Nafouz purses his lips to show me that he is impressed. ‘I am taxi driver only but my brother Ash is working in hospital, operating switchboard.’

‘You both speak good English.’

‘We try,’ Nafouz agrees. ‘We learn.’

The layout of these Gezira streets is familiar, the buildings less so. The ugly lattice of the Cairo Tower looms on one side, on the other is the wall of lush trees that shade the club grounds. Nafouz turns left and we approach the gates. Sixty years drop away and I am in a taxi on my way to meet Xan.

‘Stop. I want to get out for a minute.’

I step out into the dusk. The gates are the same but there is a gatekeeper in a kiosk now and a striped pole to be raised and lowered. A long line of cars stretches back from the barrier, mostly shiny German-made cars; members of today’s Gezira Club are queueing up for admission. I remember cotton sundresses and shady hats, uniforms and cocktails and the
plock
of tennis balls, Xan waiting for me in the bar as I arrived from a day’s work at my desk in Roddy Boy’s outer office.

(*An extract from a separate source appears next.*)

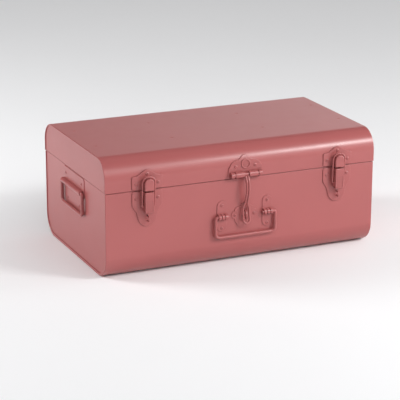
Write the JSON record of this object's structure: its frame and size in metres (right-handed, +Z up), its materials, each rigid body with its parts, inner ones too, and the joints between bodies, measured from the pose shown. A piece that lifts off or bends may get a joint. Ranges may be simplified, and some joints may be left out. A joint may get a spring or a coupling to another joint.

Xan saying, ‘Darling, let’s have a drink. I’ve got to go away again tomorrow. It’s a bit of a bore, isn’t it?’

‘Yes, Madam?’

The gatekeeper calls out to me, and a man in a dark business suit raises the electric window of his BMW as it glides through the gates. The next car in line rolls forward.

‘Yes, Madam?’

‘I … nothing. I’m sorry. A mistake.’

What was I looking for? All the businessmen and chic women and obedient children in these cars are Egyptian. The enclave of empire that I knew, the shady mown-grass sanctuary of British assumptions and attitudes, vanished long ago. The people are all dead. I am still here but I am as much of an anachronism as tea dances and air raid warnings.

I am still here.

Instead of making me sad, the thought fills me with a sudden reckless appetite. Through the window of the taxi I can see the white oval of Ruby’s face, watching me.